Posted: Oct 24, 2010 1:06 pm
by SpeedOfSound
Nam Dernor wrote:From what I've read, a large factor is not the substance itself, but the economics of it. It's an industrial product easy to create, transport, store, and use in food production, tasty, and produced in huge quantities (like other industrial food products) from corn, which is itself a well understood, highly industrialized crop. Food manufacturers are set up to use it at low cost, and it's profitable for them to convince you to eat food made from what they are equipped to make cheaply. Food products made this way are naturally advertised intensively to boost sales, and people are not bright about buying and eating this stuff, which provides plenty of calories but little of what else belongs in food.

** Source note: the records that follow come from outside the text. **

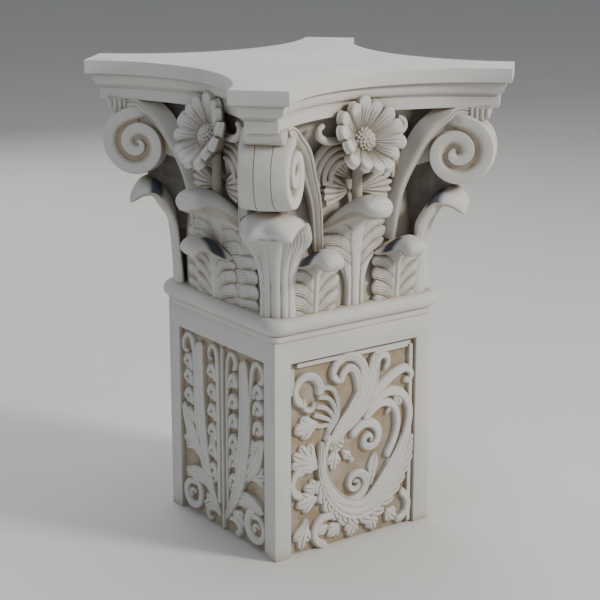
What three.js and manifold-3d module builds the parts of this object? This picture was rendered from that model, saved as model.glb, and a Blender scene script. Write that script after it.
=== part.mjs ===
// A Corinthian capital on a short square pier with carved panels.
// Millimetres, +Z up, origin at the centre of the pier's underside, -Y is the front.
import * as THREE from "three";
import { mergeVertices } from "three/addons/utils/BufferGeometryUtils.js";
import Module from "manifold-3d";

const wasm = await Module();
wasm.setup();

// Pier
const PIER_HALF = 150;
const PIER_HEIGHT = 348;
const PANEL_HALF = 120.5;
const PANEL_TOP = 312;
const PANEL_DEPTH = 10;
const STRIP_SINK = 3;
const JOINT_GAP = 0.3;

// Astragal: a thin fillet under a half-round that turns the corners
const FILLET_HALF = 153;
const FILLET_CORNER = 12;
const FILLET_TOP = 360;
const FILLET_EASE = 2;
const TORUS_HALF = 164;
const TORUS_CORNER = 30;
const TORUS_RADIUS = 13;
const TORUS_HEIGHT = 372;
const TORUS_SWEEP = THREE.MathUtils.degToRad(170);

// Bell
const BELL_CORNER = 40;
const BELL_BASE_HALF = 139;
const BELL_BASE_TOP = 470;
const BELL_NECK_HALF = 128;
const BELL_NECK_HEIGHT = 590;
const BELL_LIP_HALF = 138;
const BELL_LIP_HEIGHT = 662;

// Abacus
const TOTAL_HEIGHT = 738;
const ABACUS_UNDERSIDE = 676;
const SIDE_MIDDLE = 174;
const HORN_CORNER = 261;
const HORN_CORNER_SHORT = 201;
const SOFFIT_INSET = 19;
const LOWER_FASCIA_TOP = 694;
const UPPER_FASCIA_BOTTOM = 717;
const SIDE_STEPS = 5;

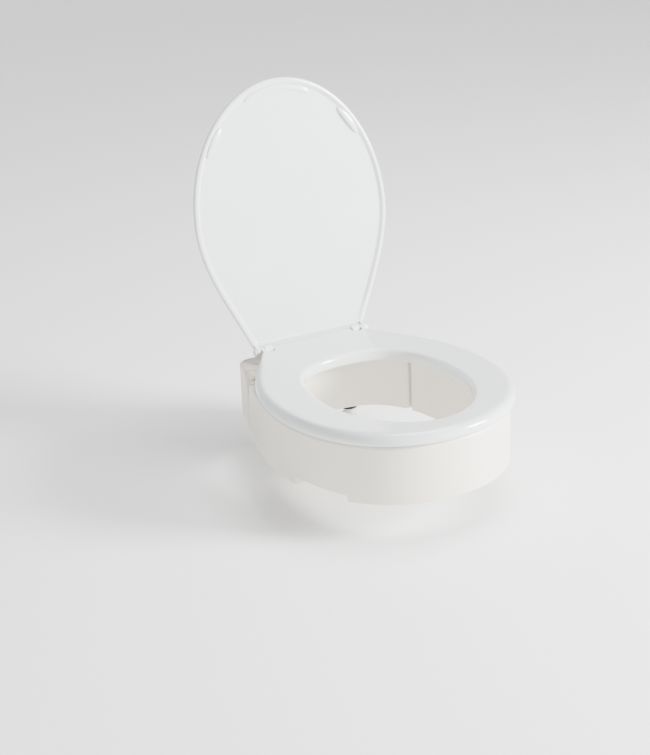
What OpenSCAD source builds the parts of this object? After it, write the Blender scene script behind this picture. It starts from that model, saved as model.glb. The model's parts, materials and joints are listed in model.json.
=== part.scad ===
// Hinged raised toilet seat: a fixed rear block bolted to the bowl, a hollow riser ring that swings up
// for cleaning, and a standard round seat and lid hinged on top.
// Frame: origin midway between the two bowl bolts on the bowl-rim plane, front towards -Y, up +Z.

/* [Riser] */
// Height of the riser above the bowl rim
riser_h = 88.9; // [86:0.1:92]
// Overall width of the riser
riser_w = 351; // [347:1:355]
// Bolt line to the front tip of the riser
riser_reach = 424; // [420:1:428]
// Wall thickness of the moulded riser
wall = 3.5; // [3:0.1:4]
// Half width of the opening through the riser
hole_hw = 122; // [119:0.5:123]

/* [Seat] */
// Overall width of the seat
seat_w = 362; // [356:1:366]
// Hinge axis to the front tip of the seat
seat_reach = 419; // [415:1:424]
// Thickness of the seat ring
seat_t = 18; // [17:0.5:18.5]
// Gap between the riser top and the seat underside
seat_gap = 3.5; // [3:0.1:4]

/* [Lid] */
// Overall width of the lid
lid_w = 334; // [328:1:340]
// Hinge axis to the front tip of the lid
lid_reach = 410; // [404:1:412]
// Angle the lid leans at, measured from closed
lid_lean = 100.4; // [98:0.2:102]

/* [Bolts] */
// Distance between the two bowl bolts
bolt_spacing = 139.7; // [139:0.1:140]
// Radius of the bolt shank where it passes through the bowl
stud_r = 4.5; // [4.4:0.05:4.5]
// Thickness of bowl that the bolts can clamp
bowl_t = 24; // [20:1:28]

/* [Hinges] */
// Hinge axis ahead of the bolt line
hinge_ahead = 12; // [11.5:0.1:12.5]
// Hinge axis above the riser top
hinge_rise = 18.1; // [18:0.1:18.6]
// Radius of the seat hinge pins
pin_r = 3.5; // [3.2:0.1:3.6]
// Riser pivot ahead of the seat hinge axis
pivot_ahead = 50; // [49:0.5:51]
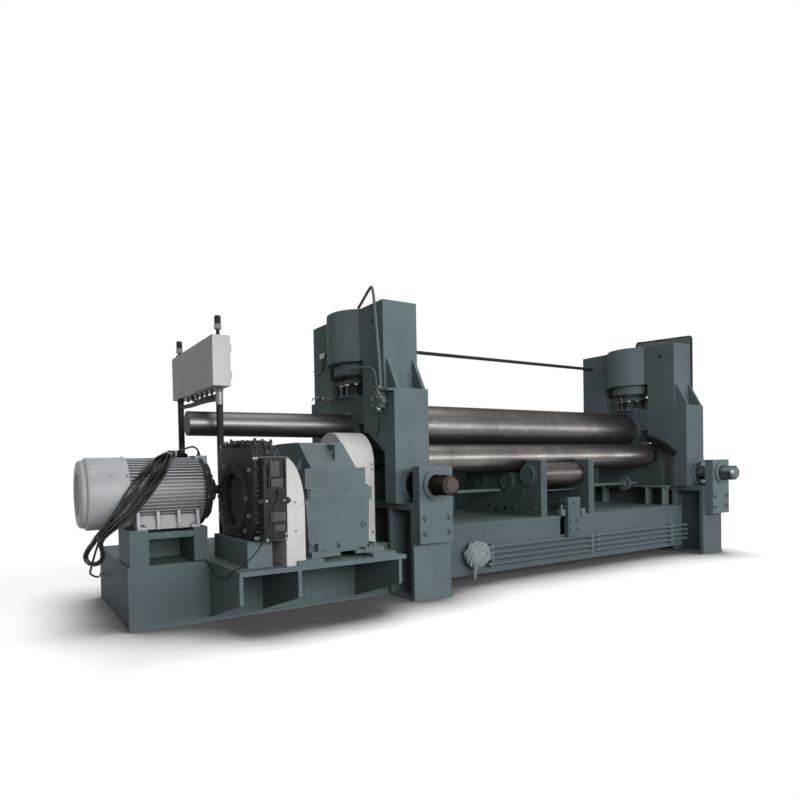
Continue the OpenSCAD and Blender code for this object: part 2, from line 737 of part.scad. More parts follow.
module frame_outline() {
    difference() {
        polygon([[-column_front, frame_foot], [-column_front, ledge_h], [-column_top, ledge_h],
            [-column_top, frame_top], [column_top, frame_top], [column_top, ledge_h],
            [column_back, ledge_h], [column_back, frame_foot]]);
        polygon([[-portal_half, 0], [-portal_half, portal_h], [-slot_half - 75, slot_h - 8], [-slot_half, slot_h],
            [-slot_half, cylinder_low], [slot_half, cylinder_low], [slot_half, slot_h],
            [slot_half + 75, slot_h - 8], [portal_half, portal_h], [portal_half, 0]]);
    }
}

module portal_frame() {
    brace_t = 30;
    brace_h = 290;
    difference() {
        union() {
            translate([-frame_w / 2, 0, 0]) along_x(frame_w) frame_outline();
            for (x = [-150, 120]) translate([x, 0, 0]) along_x(brace_t)
                polygon([[-column_top, ledge_h], [-column_front, ledge_h], [-column_top, ledge_h + brace_h]]);
        }
        translate([0, 0, cylinder_low - 1]) cylinder(h = frame_top, r = cylinder_r + slide_gap);
        translate([-frame_w / 2 - 1, -500, frame_top - 155]) bar_x(60, 22);
    }
}

module drive_side_frame() { color(paint) translate([frame_x[0], 0, 0]) portal_frame(); }
module far_side_frame() { color(paint) translate([frame_x[1], 0, 0]) portal_frame(); }

module cylinder_housings() {
    body_h = frame_top + 8 - cylinder_low;
    edge = 10;
    ring_gap = 27;
    color(paint) for (x = frame_x) translate([x, 0, cylinder_low]) difference() {
        union() {
            cylinder(h = body_h - edge, r = cylinder_r);
            translate([0, 0, body_h - edge]) cylinder(h = edge, r1 = cylinder_r, r2 = cylinder_r - edge);
            translate([0, 0, -neck_t]) cylinder(h = neck_t, r = neck_r);
            translate([0, 0, -ring_gap - neck_ring_t]) cylinder(h = neck_ring_t, r = neck_ring_r);
        }
        translate([0, 0, 5]) cylinder(h = piston_low + piston_t + lift_up - cylinder_low, r = piston_r + 5);
        translate([0, 0, -neck_t - 1]) cylinder(h = neck_t + 10, r = piston_rod_r + slide_gap);
    }
}

module screw_rods() {
    color(roll_steel) for (i = [0, 1]) {
        length = leg_len / 2 + bracket_t + rod_proud[i] - column_front;
        translate([rod_x[i], -column_front - length, rod_h]) {
            rotate([-90, 0, 0]) cylinder(h = rod_chamfer, r1 = rod_r - rod_chamfer, r2 = rod_r);
            translate([0, rod_chamfer, 0]) bar_y(length - rod_chamfer, rod_r);
            translate([0, length - 30, 0]) bar_y(30, rod_r + 45);
        }
    }
}

module tie_rod() {
    color(soot) translate([frame_x[0] + frame_w / 2, 540, frame_top - 165]) bar_x(frame_span - frame_w, 20);
}

// Oil pipes of the drive side press cylinder, with their valve and its bracket
module frame_pipes() {
    face = frame_x[0] - frame_w / 2;
    pipe_x = face - 40;
    ring_x = frame_x[0] - 196;
    ring_h = cylinder_low - 65;
    top = frame_top + 8 + slide_gap;
    color(soot) {
        tube([[pipe_x, -702, ledge_h - 16], [pipe_x, -690, ledge_h + 150], [pipe_x, -660, frame_top - 352],
            [pipe_x, -622, frame_top - 42], [pipe_x, -600, frame_top + 80], [pipe_x + 4, -570, frame_top + 126],
            [pipe_x + 16, -500, frame_top + 115], [pipe_x + 44, -340, frame_top + 60],
            [pipe_x + 58, -262, frame_top + 36], [pipe_x + 62, -240, top + 24],
            [pipe_x + 62, -238, top + 14], [pipe_x + 62, -238, top]], 13, [1, 0.1, 0.05], 3, 10);
        tube([[pipe_x, -627, ledge_h - 16], [pipe_x, -626, ring_h - 155], [pipe_x, -600, ring_h - 85],
            [pipe_x, -540, ring_h - 41], [pipe_x, -440, ring_h - 19], [pipe_x, -300, ring_h - 7],
            [pipe_x, -230, ring_h - 2], [ring_x - 13.3, -193.2, ring_h], [ring_x - 0.6, -181.4, ring_h]],
            10, [1, 0.1, 0.05], 3, 10);
        translate([face - 64, -846, ledge_h - 24]) cube([64, 262, 16]);
        translate([face - 62, -716, ledge_h - 160]) cube([52, 120, 140]);
        translate([face - 36, -746, ledge_h - 100]) bar_y(180, 26);
        translate([face - 36, -656, ledge_h - 194]) cylinder(h = 60, r = 24);
    }
}

module mesh_guard() {
    color(soot) translate([frame_x[1] + frame_w / 2, 0, 0]) along_x(14)
        polygon([[-705, frame_top - 590], [-705, frame_top + 70], [-685, frame_top + 105],
            [-640, frame_top + 115], [20, frame_top + 160], [70, frame_top + 155], [90, frame_top + 120],
            [90, frame_top + 25], [-350, frame_top + 25], [-350, frame_top - 590]]);
}

module chocks() {
    shoulder = 10;
    color(dark_paint) for (x = frame_x) translate([x, 0, 0]) {
        difference() {
            translate([-frame_w / 2, 0, 0]) along_x(frame_w) union() {
                translate([0, upper_h]) circle(r = chock_r);
                polygon([[-slot_half + guide_gap, chock_top], [-slot_half + guide_gap, upper_h + shoulder],
                    [-chock_r, upper_h - 5], [chock_r, upper_h - 5], [slot_half - guide_gap, upper_h + shoulder],
                    [slot_half - guide_gap, chock_top]]);
            }
            translate([-frame_w, 0, upper_h]) bar_x(2 * frame_w, upper_neck_r + run_gap);
        }
        translate([0, 0, chock_top]) cylinder(h = piston_low - chock_top, r = piston_rod_r);
        translate([0, 0, chock_top]) cylinder(h = 20, r = clamp_r);
        translate([0, 0, clamp_low]) cylinder(h = clamp_t, r = clamp_r);
        translate([0, 0, piston_low]) cylinder(h = piston_t, r = piston_r);
    }
}

module upper_roll() {
    left_neck = neck_len + frame_w / 2;
    color(roll_steel) translate([roll_x - roll_len / 2, 0, upper_h]) {
        bar_x(roll_len, upper_r);
        translate([-left_neck, 0, 0]) bar_x(roll_len + 2 * left_neck, upper_neck_r);
        translate([-left_neck - tail_len, 0, 0]) rotate([0, 90, 0])
            cylinder(h = tail_len, r1 = tail_end_r, r2 = tail_r);
    }
}

module lower_roll(y) {
    left = lower_stub;
    color(roll_steel) translate([roll_x - roll_len / 2, y, lower_h]) {
        bar_x(roll_len, lower_r);
        translate([-left, 0, 0]) bar_x(roll_len + left + neck_len + 160, lower_neck_r);
    }
}

module front_lower_roll() { lower_roll(-lower_y); }
module rear_lower_roll() { lower_roll(lower_y); }

module support_roll(axis) {
    gap = 5;
    length = support_span - support_t - 2 * gap;
    color(roll_steel) translate([roll_x - length / 2, axis[0], axis[1]]) {
        bar_x(length, support_r);
        translate([-gap - support_t, 0, 0]) bar_x(length + 2 * (gap + support_t), support_neck_r);
    }
}

module front_outer_support_roll() { support_roll(support_axes[0]); }
module front_inner_support_roll() { support_roll(support_axes[1]); }
module rear_inner_support_roll() { support_roll(support_axes[2]); }
module rear_outer_support_roll() { support_roll(support_axes[3]); }

drive_side_leg();
far_side_leg();
front_beam();
rear_beam();
bed_plate();
screw_brackets();
bearing_seats();
support_plates();
centre_brackets();
sync_shaft();
beam_pipes();
pipe_wrap();
motor_pedestal();
drive_deck();
motor_stand();
motor();
fan_cowl();
motor_coupling();
bell_housing();
gear_unit();
gear_unit_support();
coupling_guard();
reducer_rails();
reducer_case();
reducer_cover();
gear_guards();
control_box();
box_posts();
cable_hank();
cable_lead();
sensor_cable();
drive_side_frame();
far_side_frame();
cylinder_housings();
screw_rods();
tie_rod();
frame_pipes();
mesh_guard();
chocks();
upper_roll();
front_lower_roll();
rear_lower_roll();
front_outer_support_roll();
front_inner_support_roll();
rear_inner_support_roll();
rear_outer_support_roll();
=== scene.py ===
# %% [markdown]
# # A three-roll plate bending machine
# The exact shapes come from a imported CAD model, which is loaded once as a fixed frame.
# This notebook adds the camera, the light, the paint and steel, and the small parts that solids leave out.
# Every number below is in metres, in the frame of the CAD model: X along the rolls, Y across, Z up.

# %% Load the CAD frame
import json
import math

import bpy
import numpy as np
from mathutils import Matrix, Vector


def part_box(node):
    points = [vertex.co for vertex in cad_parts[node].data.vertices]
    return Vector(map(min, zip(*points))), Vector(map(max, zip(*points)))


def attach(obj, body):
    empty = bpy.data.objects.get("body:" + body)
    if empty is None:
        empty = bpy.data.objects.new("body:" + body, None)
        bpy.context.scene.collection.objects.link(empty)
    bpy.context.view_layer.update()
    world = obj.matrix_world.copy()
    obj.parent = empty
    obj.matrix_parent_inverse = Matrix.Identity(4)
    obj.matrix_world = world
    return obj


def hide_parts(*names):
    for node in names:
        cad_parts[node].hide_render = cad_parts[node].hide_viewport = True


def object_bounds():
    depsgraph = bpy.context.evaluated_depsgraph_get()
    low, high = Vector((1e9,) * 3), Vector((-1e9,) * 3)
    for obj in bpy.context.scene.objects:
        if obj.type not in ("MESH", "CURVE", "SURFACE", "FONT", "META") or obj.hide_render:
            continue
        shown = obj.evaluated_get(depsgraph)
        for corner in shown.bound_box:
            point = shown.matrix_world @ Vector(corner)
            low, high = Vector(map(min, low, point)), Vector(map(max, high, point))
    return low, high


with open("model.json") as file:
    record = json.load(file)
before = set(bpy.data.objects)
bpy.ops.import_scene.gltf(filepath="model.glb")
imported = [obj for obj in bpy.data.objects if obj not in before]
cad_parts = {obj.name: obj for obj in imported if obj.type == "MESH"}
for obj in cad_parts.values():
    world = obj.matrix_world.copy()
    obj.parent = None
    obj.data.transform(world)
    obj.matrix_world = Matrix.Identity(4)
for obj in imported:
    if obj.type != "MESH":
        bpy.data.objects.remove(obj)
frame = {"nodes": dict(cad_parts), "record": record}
NODES = frame["nodes"]
CAD_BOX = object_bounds()
MM = 0.001
print("CAD nodes:", len(NODES), "box:", [tuple(round(v, 3) for v in corner) for corner in CAD_BOX])

# %% [markdown]
# ## Camera
# The camera stands near the motor end, at chest height, and looks along the rolls.
# Its turn is built from three angles: yaw from +Y towards +X, pitch above the horizon, and a small roll.
# The lens keeps upright lines nearly upright, so the view is shifted up instead of tilted.

# %% Camera from three angles
EYE = Vector((-5.204, -5.2236, 1.1548))
YAW, PITCH, ROLL = (math.radians(a) for a in (32.068, -1.222, -1.098))
FOCAL_MM, SENSOR_MM = 27.727, 36.0
SHIFT = (0.0186, 0.0962)


def camera_axes(yaw, pitch, roll):
    """Forward is the heading lifted by the pitch. Right and up are the level ones rolled about forward."""
    forward = Vector((math.cos(pitch) * math.sin(yaw), math.cos(pitch) * math.cos(yaw), math.sin(pitch)))
    level = Vector((math.cos(yaw), -math.sin(yaw), 0.0))
    over = level.cross(forward)
    right = math.cos(roll) * level + math.sin(roll) * over
    up = -math.sin(roll) * level + math.cos(roll) * over
    return right, up, forward


def make_camera():
    data = bpy.data.cameras.new("viewing_camera")
    data.lens, data.sensor_width = FOCAL_MM, SENSOR_MM
    data.shift_x, data.shift_y = SHIFT
    camera = bpy.data.objects.new("viewing_camera", data)
    bpy.context.scene.collection.objects.link(camera)
    right, up, forward = camera_axes(YAW, PITCH, ROLL)
    turn = Matrix((right, up, -forward)).transposed()
    camera.matrix_world = Matrix.Translation(EYE) @ turn.to_4x4()
    bpy.context.scene.camera = camera
    return camera


camera = make_camera()
print("camera at", tuple(round(v, 3) for v in camera.location), "lens", FOCAL_MM, "mm")

# %% [markdown]
# ## Surfaces from arrays
# Every small part below is a skin: rings of points, one after another, joined by four-sided faces.
# A bolt, a pipe and a cover are then one formula each, worked out for all points at once.
# Stamping copies of one skin keeps a hundred bolts in a single mesh.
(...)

What belongs in food? It almost sounds like you are making efficiency and economy and advertising into it's own evil. If soda was made in other ways a can of coke would cost about ten bucks.

One ingredient that I really like in my pop is water. It's efficient and tasty and available in huge quantities. But it has none of the ingredients that should be in food. Well. Maybe one.

See what I'm getting at there? There are a great many companies in the US that are struggling to produce organic foods. They are struggling because few want to pay for their products. I look at that little shelf at Cub Foods and I want to fucking throw up on the price tags. Love the food. Hate the prices.